The project contains the grammar and a listener implementation which transforms GDL scripts into property graph model elements (i.e. graphs, vertices and edges).

Data model

The data model contains three elements: graphs, vertices and edges. Any element has an optional label and can have multiple attributes in the form of key-value pairs. Vertices and edges may be contained in an arbitrary number of graphs including zero graphs. Edges are binary and directed.

Language Examples

Define a vertex:

()

Define a vertex and assign it to variable alice:

(alice)

Define a vertex with label User:

(:User)

Define a vertex with label User, assign it to variable alice and give it some properties:

(alice:User {name : "Alice", age : 23})

Property values can also be null:

(alice:User {name : "Alice", age : 23, city : NULL})

Numeric property values can have specific data types:

(alice:User {name : "Alice", age : 23L, height : 1.82f, weight : 42.7d})

Define an outgoing edge:

(alice)-->()

Define an incoming edge:

(alice)<--()

Define an edge with label knows, assign it to variable e1 and give it some properties:

(alice)-[e1:knows {since : 2014}]->(bob)

Define multiple outgoing edges from the same source vertex (i.e. alice):

(alice)-[e1:knows {since : 2014}]->(bob)
(alice)-[e2:knows {since : 2013}]->(eve)

Define paths (four vertices and three edges are created):

()-->()<--()-->()

Define a graph with one vertex (graphs can be empty):

[()]

Define a graph and assign it to variable g:

g[()]

Define a graph with label Community:

:Community[()]

Define a graph with label Community, assign it to variable g and give it some properties:

g:Community {title : "Graphs", memberCount : 42}[()]

Define mixed path and graph statements (elements in the paths don't belong to a specific graph):

()-->()<--()-->()
[()]

Define a fragmented graph with variable reuse:

g[(a)-->()]
g[(a)-->(b)]
g[(b)-->(c)]

Define three graphs with overlapping vertex sets (e.g. alice is in g1 and g2):

g1:Community {title : "Graphs", memberCount : 23}[
    (alice:User)
    (bob:User)
    (eve:User)
]
g2:Community {title : "Databases", memberCount : 42}[
    (alice)
]
g2:Community {title : "Hadoop", memberCount : 31}[
    (bob)
    (eve)
]

Define three graphs with overlapping vertex and edge sets (e is in g1 and g2):

g1:Community {title : "Graphs", memberCount : 23}[
    (alice:User)-[:knows]->(bob:User),
    (bob)-[e:knows]->(eve:User),
    (eve)
]
g2:Community {title : "Databases", memberCount : 42}[
    (alice)
]
g2:Community {title : "Hadoop", memberCount : 31}[
    (bob)-[e]->(eve)
]

Query Expressions

As part of his thesis, Max extended the grammar to support MATCH .. WHERE .. statements analogous to Cypher.
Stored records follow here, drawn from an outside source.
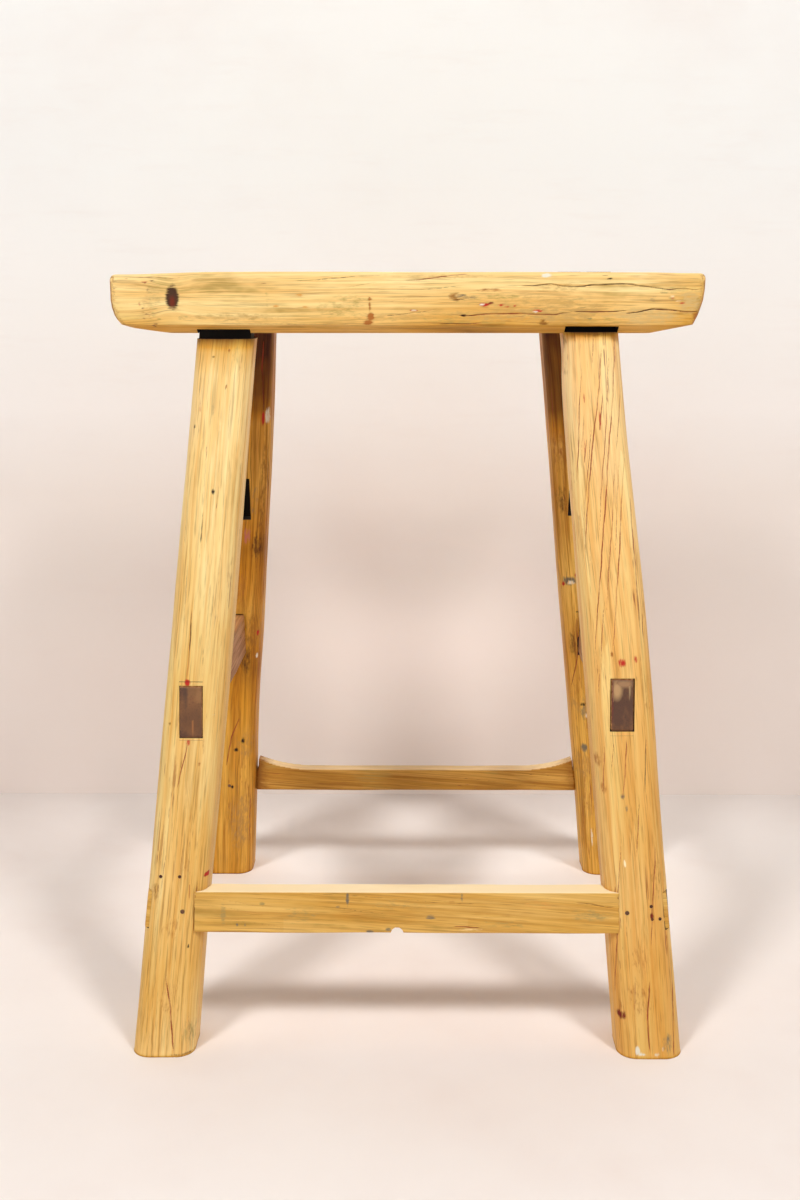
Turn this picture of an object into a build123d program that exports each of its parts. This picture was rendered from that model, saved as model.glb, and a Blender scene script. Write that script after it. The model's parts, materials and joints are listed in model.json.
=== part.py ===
from build123d import *
from math import sqrt
import os

# A four legged wooden stool, held together by through tenons, pegs and wedges.
# All sizes are millimetres. X runs along the seat, Y from the front to the back, Z up.
# The origin lies on the floor under the middle of the seat.

# Seat plank: an upright face all round, over a shallow bevel that leads in to the underside.
# Its ends are almost upright above and turn in below.
SEAT_TOP = 500.0
SEAT_LENGTH = 379.0
SEAT_DEPTH = 190.0
SEAT_FACE_HEIGHT = 33.0
SEAT_BEVEL_HEIGHT = 5.5
SEAT_BEVEL_IN = 11.0
SEAT_END_BEVEL_IN = 27.0
SEAT_END_LEAN = 1.5
SEAT_END_TURN_HEIGHT = 16.0
SEAT_END_UNDERCUT = 7.5
SEAT_CORNER_RADIUS = 8.0
SEAT_TOP_ROUND = 4.0
# A shallow housing is cut in the underside over each leg, out to the nearer long edge.
HOUSING_HEIGHT = 2.5

# Legs: rounded squares that grow towards the foot and stand splayed both ways.
LEG_TOP_WIDTH = 39.7
LEG_FOOT_WIDTH = 43.7
LEG_CORNER_RADIUS = 13.0
LEG_TOP_FROM_END = 71.5
LEG_TOP_FROM_EDGE = 25.5
LEG_SPLAY_BACK = 81.5
FRONT_LEG_SPLAY_OUT = 41.5
# The back legs were set by eye, so their feet stand unevenly.
BACK_LEFT_SPLAY_OUT = 37.0
BACK_RIGHT_SPLAY_OUT = 54.0
# The shoulder of a leg stops this far below the seat and leaves a dark gap.
SHOULDER_GAP = 3.7
# The tenon on top of a leg goes right through the seat.
LEG_TENON_WIDTH = 34.0
LEG_TENON_DEPTH = 20.0
LEG_TENON_ROOT = 10.0

# A wedge is driven into a slot across the top of each leg tenon.
SEAT_WEDGE_TOP = 4.0
SEAT_WEDGE_TIP = 1.2
SEAT_WEDGE_LENGTH = 24.0

# Side rails: thin boards whose tenons pass through the front and back legs.
RAIL_WIDTH = 17.0
RAIL_HEIGHT = 37.0
RAIL_TENON_WIDTH = 14.8
RAIL_TENON_HEIGHT = 33.0
RAIL_TENON_PROUD = 0.5
LEFT_RAIL_FRONT_MIDDLE = 222.0
RIGHT_RAIL_FRONT_MIDDLE = 227.0
RAIL_BACK_MIDDLE = 220.0

# Wedges that fill the flared mortises over or under the front ends of the rail tenons.
UPPER_LEFT_WEDGE_THICKNESS = 3.6
LOWER_LEFT_WEDGE_THICKNESS = 1.6
LOWER_RIGHT_WEDGE_THICKNESS = 3.2
RAIL_WEDGE_TIP = 0.6
RAIL_WEDGE_LENGTH = 26.0

# Empty mortises higher up the legs, left where a second pair of rails once sat.
EMPTY_MORTISE_WIDTH = 15.0
EMPTY_MORTISE_HEIGHT = 32.5
EMPTY_MORTISE_DEPTH = 22.0
LEFT_EMPTY_MORTISE_MIDDLE = 331.0
RIGHT_EMPTY_MORTISE_MIDDLE = 335.0

# Front stretcher: its face is flush with the legs and its ends lap over their round corners.
FRONT_STRETCHER_BOTTOM = 80.5
FRONT_STRETCHER_HEIGHT = 27.0
FRONT_STRETCHER_THICKNESS = 14.0
FRONT_STRETCHER_LAP = 8.5
FRONT_TENON_HEIGHT = 24.0
FRONT_TENON_THICKNESS = 8.5
FRONT_TENON_COVER = 4.0
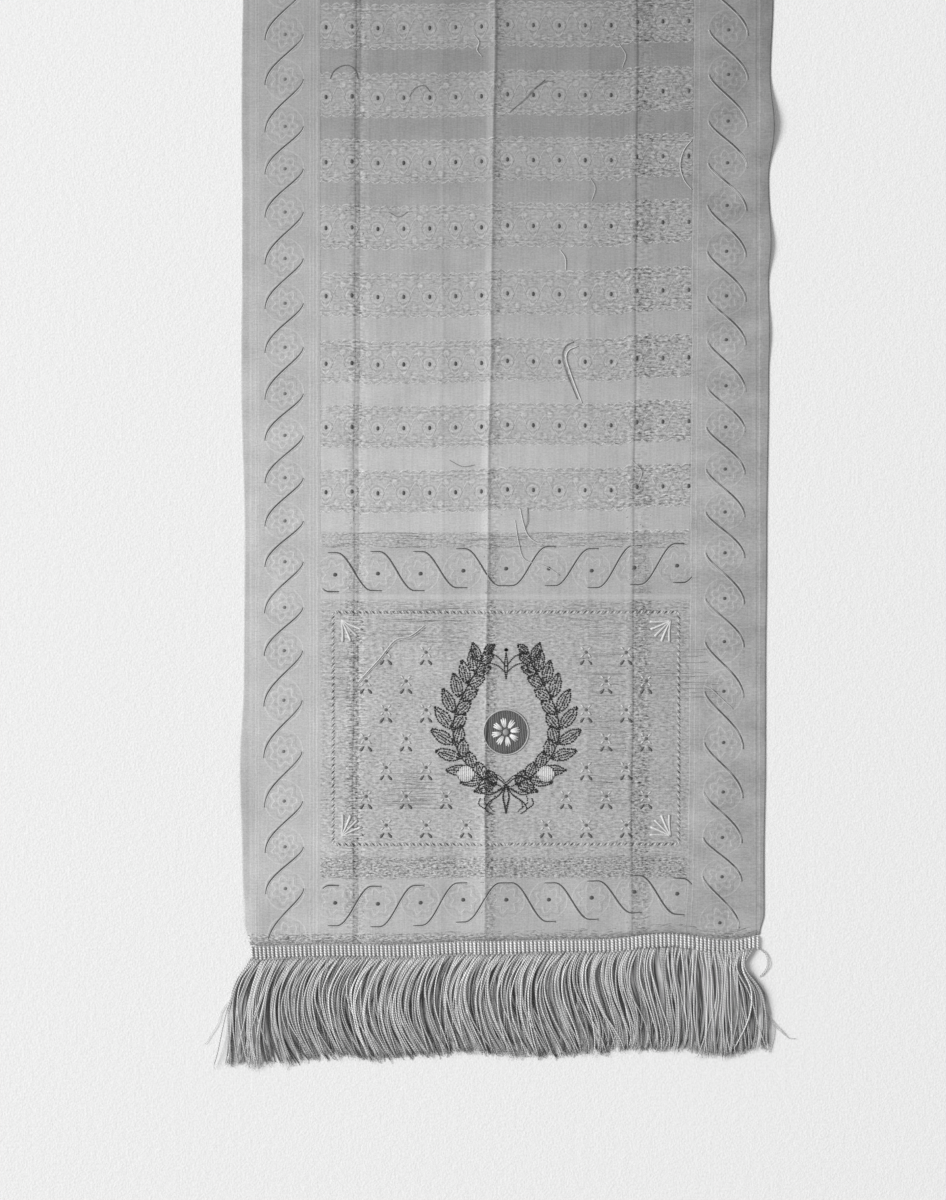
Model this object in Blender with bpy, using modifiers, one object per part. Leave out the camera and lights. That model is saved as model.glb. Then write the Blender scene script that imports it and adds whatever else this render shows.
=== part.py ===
"""Fringed silk sash, laid flat on a surface with its figured face up.

One woven length of cloth, creased lengthwise from being worn folded in four,
with a ribbed heading of thread fringe sewn to each end.
Metres, +Z up. X runs across the sash and Y along it. The near end is at -Y.
The far end is the near end turned half round about Z.
"""

import math

import bmesh
import bpy
from mathutils import Matrix, Vector

MM = 0.001

# Driving dimensions, in metres.
SASH_LENGTH = 3000 * MM
FRINGE_DROP = 68 * MM
HEADING_DEPTH = 8.5 * MM
CLOTH_WALL = 1.2 * MM
SEAM_GAP = 0.3 * MM

# The cloth runs between the two headings.
CLOTH_END = SASH_LENGTH / 2 - FRINGE_DROP - HEADING_DEPTH - SEAM_GAP

# Selvedges, in mm from the centre line, by distance from the end of the cloth.
# Lengths of this outline between its rows are eased, not straight.
SELVEDGES = (
    {"along": 0, "left": -160.5, "right": 158.0},
    {"along": 14, "left": -164.0, "right": 160.9},
    {"along": 50, "left": -165.5, "right": 160.8},
    {"along": 110, "left": -167.0, "right": 161.7},
    {"along": 165, "left": -164.5, "right": 161.8},
    {"along": 250, "left": -164.0, "right": 162.5},
    {"along": 350, "left": -166.0, "right": 163.7},
    {"along": 380, "left": -166.0, "right": 164.3},
    {"along": 410, "left": -165.5, "right": 163.6},
    {"along": 437, "left": -165.5, "right": 165.2},
    {"along": 475, "left": -165.5, "right": 163.6},
    {"along": 508, "left": -165.8, "right": 167.2},
    {"along": 540, "left": -165.8, "right": 164.7},
    {"along": 590, "left": -165.0, "right": 166.5},
    {"along": 800, "left": -166.5, "right": 164.5},
    {"along": 1100, "left": -165.0, "right": 166.0},
    {"along": 1450, "left": -166.0, "right": 166.0},
)

# How far the sewn end of the cloth wanders towards the fringe, in mm, across the sash,
# and the distance from the end over which the cloth takes that up.
END_LINE = (
    {"across": -161, "wander": 3.0},
    {"across": -105, "wander": 2.0},
    {"across": -70, "wander": 2.2},
    {"across": -20, "wander": 0.0},
    {"across": 55, "wander": -1.0},
    {"across": 100, "wander": -5.0},
    {"across": 140, "wander": -0.8},
    {"across": 160, "wander": -3.6},
)

WANDER_FADE = 60

# Lengthwise folds: a crest stands up, and a valley touches the surface between two low shoulders.
# Height and reach to the left and right are in mm.
FOLDS = (
    {"name": "left valley", "rise": 0.9, "left": 7, "right": 8},
    {"name": "left crest", "rise": 0.5, "left": 12, "right": 10},
    {"name": "ridge", "rise": 1.9, "left": 11, "right": 6},
    {"name": "right crest", "rise": 0.5, "left": 10, "right": 12},
    {"name": "right valley", "rise": 0.9, "left": 8, "right": 7},
)

# Where each fold lies across the sash, in mm, at five stations along it.
# The far row is the near row turned half round, so that one fringe fits both ends.
FOLD_LINES = (
    {"at": -1.0, "left valley": -97, "left crest": -41, "ridge": -14, "right crest": 50, "right valley": 77},
    {"at": -0.5, "left valley": -95, "left crest": -40, "ridge": -7, "right crest": 51, "right valley": 81},
    {"at": 0.0, "left valley": -90, "left crest": -46, "ridge": 2, "right crest": 44, "right valley": 86},
    {"at": 0.5, "left valley": -84, "left crest": -52, "ridge": 6, "right crest": 42, "right valley": 93},
    {"at": 1.0, "left valley": -77, "left crest": -50, "ridge": 14, "right crest": 41, "right valley": 97},
)

# Where the cloth stands off the surface, in mm: along from the end, across, height and reach.
LIFTS = (
    {"along": 512, "across": 166, "rise": 3.4, "reach_along": 18, "reach_across": 14},
    {"along": 434, "across": 166, "rise": 2.0, "reach_along": 15, "reach_across": 10},
    {"along": 380, "across": 166, "rise": 1.1, "reach_along": 17, "reach_across": 9},
    {"along": 8, "across": -160, "rise": 2.2, "reach_along": 22, "reach_across": 12},
    {"along": 10, "across": 100, "rise": 2.6, "reach_along": 22, "reach_across": 26},
    {"along": 96, "across": -167, "rise": 1.6, "reach_along": 30, "reach_across": 9},
    {"along": 30, "across": -12, "rise": 1.6, "reach_along": 40, "reach_across": 16},
    {"along": 800, "across": -166, "rise": 3.0, "reach_along": 34, "reach_across": 14},
    {"along": 1010, "across": 166, "rise": 2.2, "reach_along": 30, "reach_across": 12},
    {"along": 1260, "across": -166, "rise": 2.0, "reach_along": 40, "reach_across": 12},
)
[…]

Besides defining a graph it is now also possible to formulate a query including patterns, variable length paths and predicates:

MATCH (alice:Person)-[:knows]->(bob:Person)-[:knows*2..2]->(eve:Person)
WHERE (alice.name = "Alice" AND bob.name = "Bob") 
OR (alice.age > bob.age)
OR (alice.age > eve.age)

Note that queries always start with the MATCH keyword optionally followed by one or more WHERE clauses.

Usage examples

Add dependency to your maven project:

<dependency>
    <groupId>com.github.s1ck</groupId>
    <artifactId>gdl</artifactId>
    <version>0.3.4</version>
</dependency>

Create a database from a GDL string:

GDLHandler handler = new GDLHandler.Builder().buildFromString("g[(alice)-[e1:knows {since : 2014}]->(bob)]");

for (Vertex v : handler.getVertices()) {
    // do something
}

// access elements by variable
Graph g = handler.getGraphCache().get("g");
Vertex alice = handler.getVertexCache().get("alice");
Edge e = handler.getEdgeCache().get("e1");

Read predicates from a Cypher query:

GDLHandler handler = new GDLHandler.Builder().buildFromString("MATCH (a:Person)-[e:knows]->(b:Person) WHERE a.age > b.age");

// prints (((a.age > b.age AND a.__label__ = Person) AND b.__label__ = Person) AND e.__label__ = knows)
handler.getPredicates().ifPresent(System.out::println);

Create a database from an InputStream or an input file:

GDLHandler handler1 = new GDLHandler.Builder().buildFromStream(stream);
GDLHandler handler2 = new GDLHandler.Builder().buildFromFile(fileName);

Append data to a given handler:

GDLHandler handler = new GDLHandler.Builder().buildFromString("g[(alice)-[e1:knows {since : 2014}]->(bob)]");

handler.append("g[(alice)-[:knows]->(eve)]");

License

Licensed under the Apache License, Version 2.0.